>>

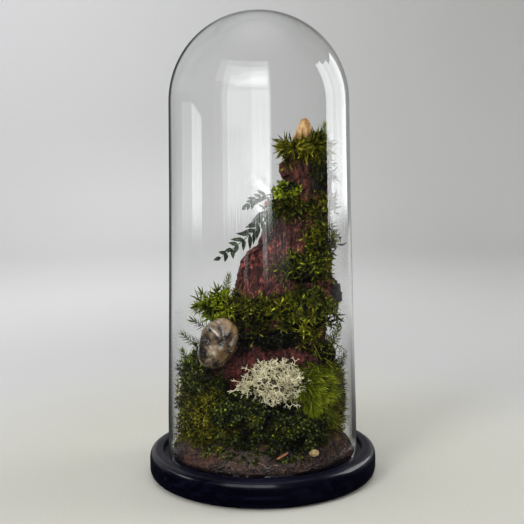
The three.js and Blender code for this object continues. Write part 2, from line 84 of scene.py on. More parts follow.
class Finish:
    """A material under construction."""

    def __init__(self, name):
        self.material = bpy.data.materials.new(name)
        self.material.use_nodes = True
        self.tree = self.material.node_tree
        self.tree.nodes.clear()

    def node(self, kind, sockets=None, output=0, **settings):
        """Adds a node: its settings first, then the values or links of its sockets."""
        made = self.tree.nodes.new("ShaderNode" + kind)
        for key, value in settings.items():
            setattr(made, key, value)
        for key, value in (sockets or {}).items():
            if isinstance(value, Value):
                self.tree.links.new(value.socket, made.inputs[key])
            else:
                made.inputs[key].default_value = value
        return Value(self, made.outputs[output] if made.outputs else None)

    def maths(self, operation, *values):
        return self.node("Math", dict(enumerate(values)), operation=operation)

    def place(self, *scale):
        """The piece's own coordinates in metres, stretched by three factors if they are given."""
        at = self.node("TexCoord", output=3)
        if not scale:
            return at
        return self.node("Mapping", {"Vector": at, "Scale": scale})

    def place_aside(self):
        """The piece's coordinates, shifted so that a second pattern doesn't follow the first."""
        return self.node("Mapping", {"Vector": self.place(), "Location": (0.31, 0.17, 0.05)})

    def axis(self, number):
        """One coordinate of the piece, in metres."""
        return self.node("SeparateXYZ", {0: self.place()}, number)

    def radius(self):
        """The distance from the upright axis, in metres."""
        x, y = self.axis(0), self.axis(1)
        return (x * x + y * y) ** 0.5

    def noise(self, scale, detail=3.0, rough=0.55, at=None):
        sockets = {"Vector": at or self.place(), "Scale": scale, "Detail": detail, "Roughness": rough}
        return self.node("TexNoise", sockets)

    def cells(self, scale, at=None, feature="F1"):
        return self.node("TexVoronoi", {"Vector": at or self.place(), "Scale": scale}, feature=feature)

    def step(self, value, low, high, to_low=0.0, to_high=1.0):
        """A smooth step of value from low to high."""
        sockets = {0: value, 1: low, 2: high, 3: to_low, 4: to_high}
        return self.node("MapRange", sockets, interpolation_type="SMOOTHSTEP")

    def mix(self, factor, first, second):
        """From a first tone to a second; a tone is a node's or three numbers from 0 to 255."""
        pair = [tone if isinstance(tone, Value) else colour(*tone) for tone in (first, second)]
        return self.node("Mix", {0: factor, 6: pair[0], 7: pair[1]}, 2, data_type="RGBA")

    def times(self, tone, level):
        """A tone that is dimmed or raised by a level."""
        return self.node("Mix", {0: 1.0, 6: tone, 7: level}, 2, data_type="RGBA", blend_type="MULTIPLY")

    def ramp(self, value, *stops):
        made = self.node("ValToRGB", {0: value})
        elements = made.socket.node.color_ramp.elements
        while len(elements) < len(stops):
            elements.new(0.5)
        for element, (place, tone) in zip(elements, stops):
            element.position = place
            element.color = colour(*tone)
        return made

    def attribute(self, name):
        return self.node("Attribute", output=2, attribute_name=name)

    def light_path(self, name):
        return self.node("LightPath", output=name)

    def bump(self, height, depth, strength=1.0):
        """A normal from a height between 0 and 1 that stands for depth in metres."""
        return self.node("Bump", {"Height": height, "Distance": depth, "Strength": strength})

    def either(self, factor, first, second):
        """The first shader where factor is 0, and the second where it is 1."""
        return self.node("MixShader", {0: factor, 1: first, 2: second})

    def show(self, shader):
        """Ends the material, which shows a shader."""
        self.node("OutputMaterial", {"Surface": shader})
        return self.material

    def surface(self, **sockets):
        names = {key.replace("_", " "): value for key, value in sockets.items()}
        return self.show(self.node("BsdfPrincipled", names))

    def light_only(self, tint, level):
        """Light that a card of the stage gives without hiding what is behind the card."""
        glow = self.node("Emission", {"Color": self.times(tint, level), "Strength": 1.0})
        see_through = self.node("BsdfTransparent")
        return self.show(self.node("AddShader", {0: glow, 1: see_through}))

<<

> _Directive_: Repeat the listing in full, keeping every line exactly as it is.

> _Answer to the problem_:
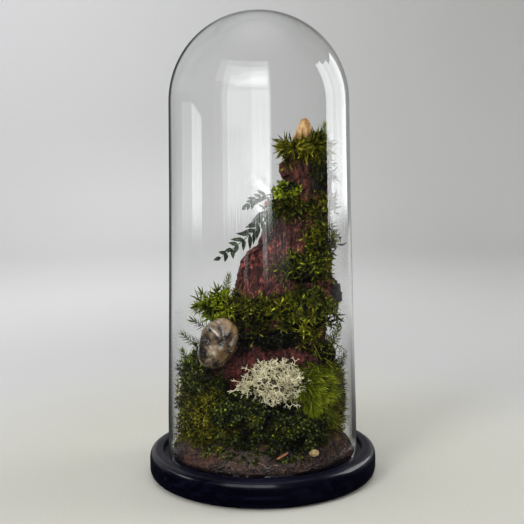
The three.js and Blender code for this object continues. Write part 2, from line 84 of scene.py on. More parts follow.
class Finish:
    """A material under construction."""

    def __init__(self, name):
        self.material = bpy.data.materials.new(name)
        self.material.use_nodes = True
        self.tree = self.material.node_tree
        self.tree.nodes.clear()

    def node(self, kind, sockets=None, output=0, **settings):
        """Adds a node: its settings first, then the values or links of its sockets."""
        made = self.tree.nodes.new("ShaderNode" + kind)
        for key, value in settings.items():
            setattr(made, key, value)
        for key, value in (sockets or {}).items():
            if isinstance(value, Value):
                self.tree.links.new(value.socket, made.inputs[key])
            else:
                made.inputs[key].default_value = value
        return Value(self, made.outputs[output] if made.outputs else None)

    def maths(self, operation, *values):
        return self.node("Math", dict(enumerate(values)), operation=operation)

    def place(self, *scale):
        """The piece's own coordinates in metres, stretched by three factors if they are given."""
        at = self.node("TexCoord", output=3)
        if not scale:
            return at
        return self.node("Mapping", {"Vector": at, "Scale": scale})

    def place_aside(self):
        """The piece's coordinates, shifted so that a second pattern doesn't follow the first."""
        return self.node("Mapping", {"Vector": self.place(), "Location": (0.31, 0.17, 0.05)})

    def axis(self, number):
        """One coordinate of the piece, in metres."""
        return self.node("SeparateXYZ", {0: self.place()}, number)

    def radius(self):
        """The distance from the upright axis, in metres."""
        x, y = self.axis(0), self.axis(1)
        return (x * x + y * y) ** 0.5

    def noise(self, scale, detail=3.0, rough=0.55, at=None):
        sockets = {"Vector": at or self.place(), "Scale": scale, "Detail": detail, "Roughness": rough}
        return self.node("TexNoise", sockets)

    def cells(self, scale, at=None, feature="F1"):
        return self.node("TexVoronoi", {"Vector": at or self.place(), "Scale": scale}, feature=feature)

    def step(self, value, low, high, to_low=0.0, to_high=1.0):
        """A smooth step of value from low to high."""
        sockets = {0: value, 1: low, 2: high, 3: to_low, 4: to_high}
        return self.node("MapRange", sockets, interpolation_type="SMOOTHSTEP")

    def mix(self, factor, first, second):
        """From a first tone to a second; a tone is a node's or three numbers from 0 to 255."""
        pair = [tone if isinstance(tone, Value) else colour(*tone) for tone in (first, second)]
        return self.node("Mix", {0: factor, 6: pair[0], 7: pair[1]}, 2, data_type="RGBA")

    def times(self, tone, level):
        """A tone that is dimmed or raised by a level."""
        return self.node("Mix", {0: 1.0, 6: tone, 7: level}, 2, data_type="RGBA", blend_type="MULTIPLY")

    def ramp(self, value, *stops):
        made = self.node("ValToRGB", {0: value})
        elements = made.socket.node.color_ramp.elements
        while len(elements) < len(stops):
            elements.new(0.5)
        for element, (place, tone) in zip(elements, stops):
            element.position = place
            element.color = colour(*tone)
        return made

    def attribute(self, name):
        return self.node("Attribute", output=2, attribute_name=name)

    def light_path(self, name):
        return self.node("LightPath", output=name)

    def bump(self, height, depth, strength=1.0):
        """A normal from a height between 0 and 1 that stands for depth in metres."""
        return self.node("Bump", {"Height": height, "Distance": depth, "Strength": strength})

    def either(self, factor, first, second):
        """The first shader where factor is 0, and the second where it is 1."""
        return self.node("MixShader", {0: factor, 1: first, 2: second})

    def show(self, shader):
        """Ends the material, which shows a shader."""
        self.node("OutputMaterial", {"Surface": shader})
        return self.material

    def surface(self, **sockets):
        names = {key.replace("_", " "): value for key, value in sockets.items()}
        return self.show(self.node("BsdfPrincipled", names))

    def light_only(self, tint, level):
        """Light that a card of the stage gives without hiding what is behind the card."""
        glow = self.node("Emission", {"Color": self.times(tint, level), "Strength": 1.0})
        see_through = self.node("BsdfTransparent")
        return self.show(self.node("AddShader", {0: glow, 1: see_through}))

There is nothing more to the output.